1. Odysseus spoke with the shade of Tiresias and asked him how he can get home. Tiresias confirms to Achilles that Poseidon is on his ass for blinding his son the cyclops. However, Odysseus is fated to ultimately return home, his men making it home is a different story. All Odysseus has to do is continuing sailing as normal but a long the way he will come upon an island where the god Helios keeps a herd of sacred Cows. He must make sure his men don’t touch those cows or Zeus will strike his ship down. He will then have to get home as a stank ass beggar and various suites would be courting his wife Penelope. By now the magic blood to speak to the dead was running out and Odysseus was once again swarmed by thousands of undead shades, moaning unnerving sounds, clawing at Odysseus and the blood for just a taste of their former lives. Odysseus beat it out of the underworld finally, leaving behind the great heroes who had conquered Troy and decided that being a chump to the Gods was far better than being dead.
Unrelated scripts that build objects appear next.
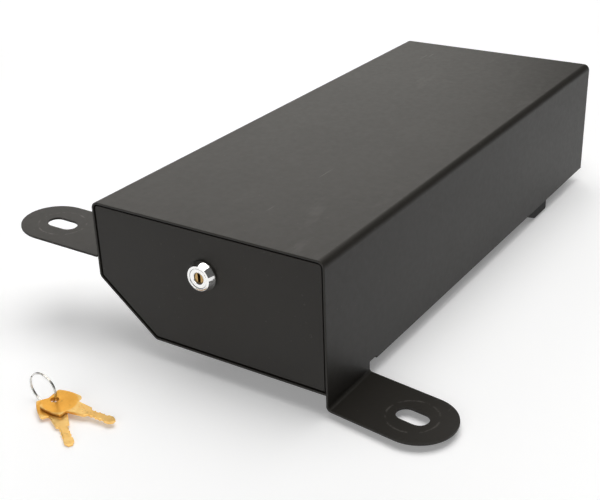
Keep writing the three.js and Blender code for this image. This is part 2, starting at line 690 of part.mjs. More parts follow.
function camScrew() {
  const under = CAM_BACK + CAM_WASHER + CONTACT;
  const top = under + SCREW_HEAD;
  const rim = under + SCREW_HEAD / 2;
  const body = turned(
    [
      [0, under - SCREW_LENGTH],
      [SCREW_RADIUS - SCREW_POINT, under - SCREW_LENGTH],
      [SCREW_RADIUS, under - SCREW_LENGTH + SCREW_POINT],
      [SCREW_RADIUS, under],
      [SCREW_HEAD_RADIUS, under],
      ...dome(SCREW_HEAD_RADIUS, rim, top - rim),
    ],
    20,
  );
  const half = RECESS_WIDTH / 2;
  const [low, high] = [top - RECESS_DEPTH, top + OVERRUN];
  const cross = [
    box([-RECESS_ARM, low, -half], [RECESS_ARM, high, half]),
    box([-half, low, -RECESS_ARM], [half, high, RECESS_ARM]),
  ];
  return cut(body, ...cross);
}

// ---- Keys ----
const HEAD_STEPS = 8;
// One side of a flat double-cut key, from its head to its tip. Each row is x, half the width there and
// the corner's radius. The key's hole is at the origin.
function keySide() {
  const end = -KEY_HOLE_INSET;
  const shoulder = end + KEY_HEAD_LENGTH;
  const shankEnd = shoulder + SHANK_LENGTH;
  const tip = shankEnd + BLADE_LENGTH;
  const [endHalf, shoulderHalf] = [KEY_END_WIDTH / 2, KEY_SHOULDER_WIDTH / 2];
  const bulge = KEY_HEAD_WIDTH - (endHalf + shoulderHalf) / 2;
  const curve = new THREE.QuadraticBezierCurve(
    point(end, endHalf),
    point((end + shoulder) / 2, bulge),
    point(shoulder, shoulderHalf),
  );
  const corner = (i) => (i % HEAD_STEPS ? 0 : KEY_ROUND);
  const head = curve.getPoints(HEAD_STEPS).map((p, i) => [p.x, p.y, corner(i)]);
  const shank = SHANK_WIDTH / 2;
  const blade = BLADE_WIDTH / 2;
  const cutStart = shankEnd + SHANK_STEP;
  const step = (tip - BLADE_POINT - cutStart) / (BLADE_CUT_DEPTHS.length + 1);
  const cuts = BLADE_CUT_DEPTHS.flatMap((depth, i) => {
    const x = cutStart + i * step;
    return [[x, blade, 0], [x + step / 4, blade - depth, 0], [x + (3 * step) / 4, blade - depth, 0]];
  });
  return [
    ...head,
    [shoulder, shank, KEY_ROUND],
    [shankEnd, shank - SHANK_TAPER, 0],
    ...cuts,
    [tip - BLADE_POINT - step, blade, 0],
    [tip - BLADE_POINT, blade, KEY_ROUND / 2],
    [tip, BLADE_TIP_WIDTH / 2, KEY_ROUND / 2],
  ];
}

function keyOutline() {
  const side = keySide();
  const rows = [...side.map(([x, y, radius]) => [x, -y, radius]), ...side.reverse()];
  const outline = roundedOutline(rows.map(([x, y]) => point(x, y)), rows.map((row) => row[2]));
  outline.holes.push(ringHole(KEY_HOLE_RADIUS));
  return outline;
}

function flatKey() {
  return upward(keyOutline(), -KEY / 2, KEY, 6);
}

// ---- Assembly ----
function piece(name, geometry, material) {
  const mesh = new THREE.Mesh(geometry, material);
  mesh.name = name;
  return mesh;
}

function placed(object, x, y, z) {
  object.position.set(x, y, z);
  return object;
}

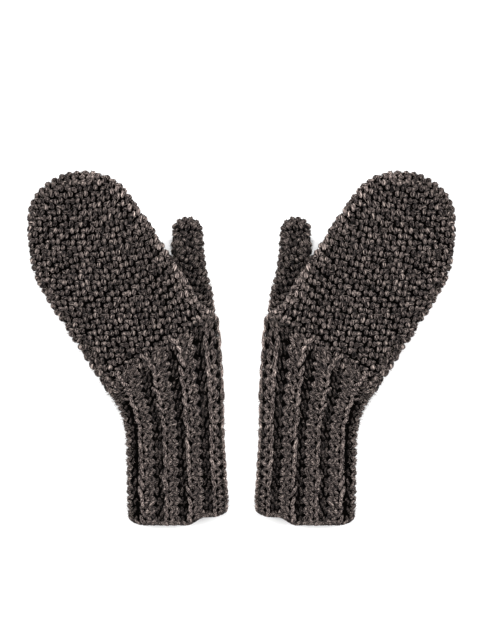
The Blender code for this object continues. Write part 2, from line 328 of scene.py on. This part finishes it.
# Makes a mesh of quads, mirrored where side is -1. The first two uv columns run along and round the yarn,
# the other two are the tone of a strand and whether it is a loose hair
def meshFrom(name, places, quads, uvs, side):
    places = places * mm * np.array([side, 1.0, 1.0])
    if side < 0:
        quads = quads[:, ::-1]
        uvs = uvs.reshape(len(quads), 4, -1)[:, ::-1].reshape(quads.size, -1)
    data = bpy.data.meshes.new(name)
    data.vertices.add(len(places))
    data.vertices.foreach_set("co", places.astype(np.float32).ravel())
    data.loops.add(quads.size)
    data.loops.foreach_set("vertex_index", quads.astype(np.int32).ravel())
    data.polygons.add(len(quads))
    data.polygons.foreach_set("loop_start", np.arange(0, quads.size, 4, dtype=np.int32))
    data.polygons.foreach_set("use_smooth", np.ones(len(quads), bool))
    for k, layerName in enumerate(("yarn", "tone")[:uvs.shape[1] // 2]):
        layer = data.uv_layers.new(name=layerName)
        layer.data.foreach_set("uv", uvs[:, 2 * k:2 * k + 2].astype(np.float32).ravel())
    data.update(calc_edges=True)
    data.validate()
    piece = bpy.data.objects.new(name, data)
    bpy.context.scene.collection.objects.link(piece)
    return piece


# A round strand along a curve of (across, up, out), in the flat space of one stitch, closed at both ends
def strand(points, radii, steps, sides=6):
    centre = through(points, steps)
    radius = np.interp(np.linspace(0, 1, steps + 1), np.linspace(0, 1, len(radii)), radii)
    along = directions(centre)
    flat = np.cross(along, (0.0, 0.0, 1.0))
    flat /= np.linalg.norm(flat, axis=1)[:, None]
    out = np.cross(flat, along)
    angle = np.arange(sides) * 2 * math.pi / sides
    flat = np.cos(angle)[None, :, None] * flat[:, None, :]
    out = np.sin(angle)[None, :, None] * out[:, None, :]
    ring = centre[:, None, :] + radius[:, None, None] * (flat + out)
    length = walked(centre)
    quads = []
    uvs = []
    for k in range(steps):
        for j in range(sides):
            m = (j + 1) % sides
            quads.append((k * sides + j, (k + 1) * sides + j, (k + 1) * sides + m, k * sides + m))
            uvs += [(length[k], j / sides), (length[k + 1], j / sides),
                    (length[k + 1], (j + 1) / sides), (length[k], (j + 1) / sides)]
    end = steps * sides
    for k in range(1, sides - 2, 2):
        quads += [(0, k, k + 1, k + 2), (end, end + k + 2, end + k + 1, end + k)]
        uvs += [(0.0, 0.0)] * 4 + [(length[-1], 0.0)] * 4
    return ring.reshape(-1, 3), np.array(quads), np.array(uvs)


# Lays a strand at every site (s, q, widthScale, heightScale, tone) of a surface
def lay(surface, template, sites, rng, loose, hair=0.0):
    points, quads, uvs = template
    sites = np.asarray(sites, float)
    count = len(sites)
    jitter = rng.normal(size=(count, 5)) * np.array(stray["lay"]) * loose
    size = 1 + jitter[:, 3:4]
    turn = jitter[:, 4:5]
    a = points[None, :, 0] * size
    b = points[None, :, 1] * size
    across = (a * np.cos(turn) - b * np.sin(turn)) * sites[:, 2:3] + sites[:, 0:1] + jitter[:, 0:1]
    up = (a * np.sin(turn) + b * np.cos(turn)) * sites[:, 3:4] + sites[:, 1:2] + jitter[:, 1:2]
    out = points[None, :, 2] + jitter[:, 2:3]
    places = surface(across, up, yarn["depth"] - out)
    shift = (np.arange(count) * len(points))[:, None, None]
    drift = rng.uniform(0.0, stray["flecks"], size=(count, 1, 2)) * np.array([1.0, 0.0])
    tone = sites[:, 4] * np.exp(rng.normal(size=count) * stray["tone"])
    marks = np.stack([tone, np.full(count, hair)], axis=1)
    marks = np.broadcast_to(marks[:, None, :], (count, len(uvs), 2))
    return (places.reshape(-1, 3), (quads[None] + shift).reshape(-1, 4),
            np.concatenate([uvs[None] + drift, marks], axis=2).reshape(-1, 4))


# Loose hairs that stand off the yarn, so many to a stitch on a panel and at a fold, and none underneath.
# They are drawn about six times as thick as real wool fibres of 0.03 mm, so that they show
fuzz = {
    "radius": 0.09, "radii": (1.0, 1.0, 0.6), "steps": 2, "sides": 4, "loose": 1.3,
    "onPanel": 2, "onFold": 16,
    "paths": [[(-0.6, 0.0, -1.4), (0.1, 0.5, 0.7), (0.9, 0.6, 1.8)],
              [(0.5, 0.2, -1.4), (-0.3, -0.5, 0.6), (-1.3, -0.4, 1.6)],
              [(0.0, -0.6, -1.4), (0.4, 0.3, 0.8), (-0.2, 1.3, 1.7)]],
}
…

2. Odysseus then went back to Circe with his new knowledge and Circe gave Odysseus the path home. He would have to pass through a strait where on one side was a massive whirlpool monster named Charybdis and on the other side a giant 6 headed monster named Scylla that his so large it can pluck whales out of the water. It’s favorite meal however was ships sailors and Odysseus being the dumbfukk he is asks if he can fight this monster that eats whales like chips. Circe looking at Odysseus like this :mjtf: says “no you dumb fukk it eats whales”. She tells him that if he gets too close to the whirlpool he will be killed as he will be sucked down to the ocean floor and spit out again, but if he passes closer to Scylla only 6 men will be taken. Although, before that Odysseus contend with the Sirens. Sirens in the story of the Odyssey weren’t offering sex and company like in most narratives but something far far more important. Circe let’s him know that all they can do is place bees wax in their ears do they can’t hear the Sirens song. Odysseus of course being the GOAT scumbag isn’t content with merely passing a long, he wants to hear the song of course. So Circe tells him to have his men lash him to the mast so he can hear the song but not escape to his doom.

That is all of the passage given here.